Armani has no children and, therefore, no natural heir. He has no deputy and has not anointed an in-house successor. He is chairman, chief executive, chief designer and sole shareholder of his vast business. When will he retire and what will happen after he quits?
“Quit?” Armani said last week, throwing back his head and laughing. “Why does everyone want to send me to a retirement home?”
In an exclusive 30th anniversary interview with The Sunday Times, he said: “I can’t put a date on retirement. It could be in the year 3000. I feel young and I am someone who believes in modernism. I am somewhat driven and always ready to embrace new opportunities.”
Armani believes he has got what it takes to go on for at least another decade. “I have not fallen into the trap of becoming ridiculous. I have not had a facelift. I do not dye my hair. I take care to dress my age. Unless I suddenly fall ill, I cannot imagine giving up a part of my company or handing it over to somebody else.”
The idea of an 80-year-old on the catwalk may sound preposterous. It will certainly alarm industry observers who say that, by delaying his succession, Armani risks weakening his brand. Nigel Nicholson of London Business School said: “It is common for heads of family businesses not to think about the future, to think they are immortal, but this does not serve business interests.”
He may not be immortal, but Armani is nothing if not fashion’s great survivor. His rivals — Yves St Laurent, Calvin Klein, Donna Karan, Valentino Garavani and Gianfranco Ferré — quit their front-line design roles years ago, but he remains at the helm of a company that announces record results almost every year.
The firm’s most recent figures show that group sales in the first half of 2004 were up 8% to €644m (£448m) compared with the same period a year earlier. Pre-tax profits rose 23% to €89m. Net cash reserves stand at some £150m. Armani is one of only three Italian companies in the list of the top 100 global brands, drawn up by the analyst Interbrand.

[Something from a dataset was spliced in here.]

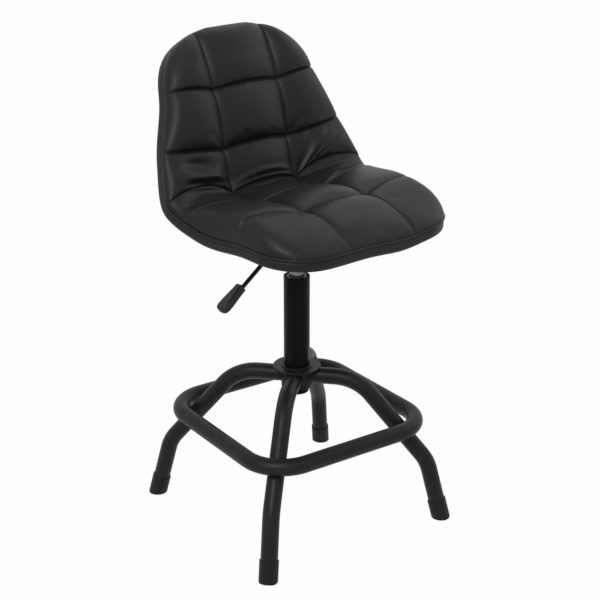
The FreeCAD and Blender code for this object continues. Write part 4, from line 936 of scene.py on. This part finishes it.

Few would bet against Armani continuing for another five years at least. Indeed, the older he gets, the harder and faster he seems to be working, searching for new areas to conquer.
There is tomorrow’s debut couture show in Paris. He has just opened the largest fashion store in China. Next month work will begin on the first of 14 Armani hotels — a £750m joint venture with the Dubai property group Emaar.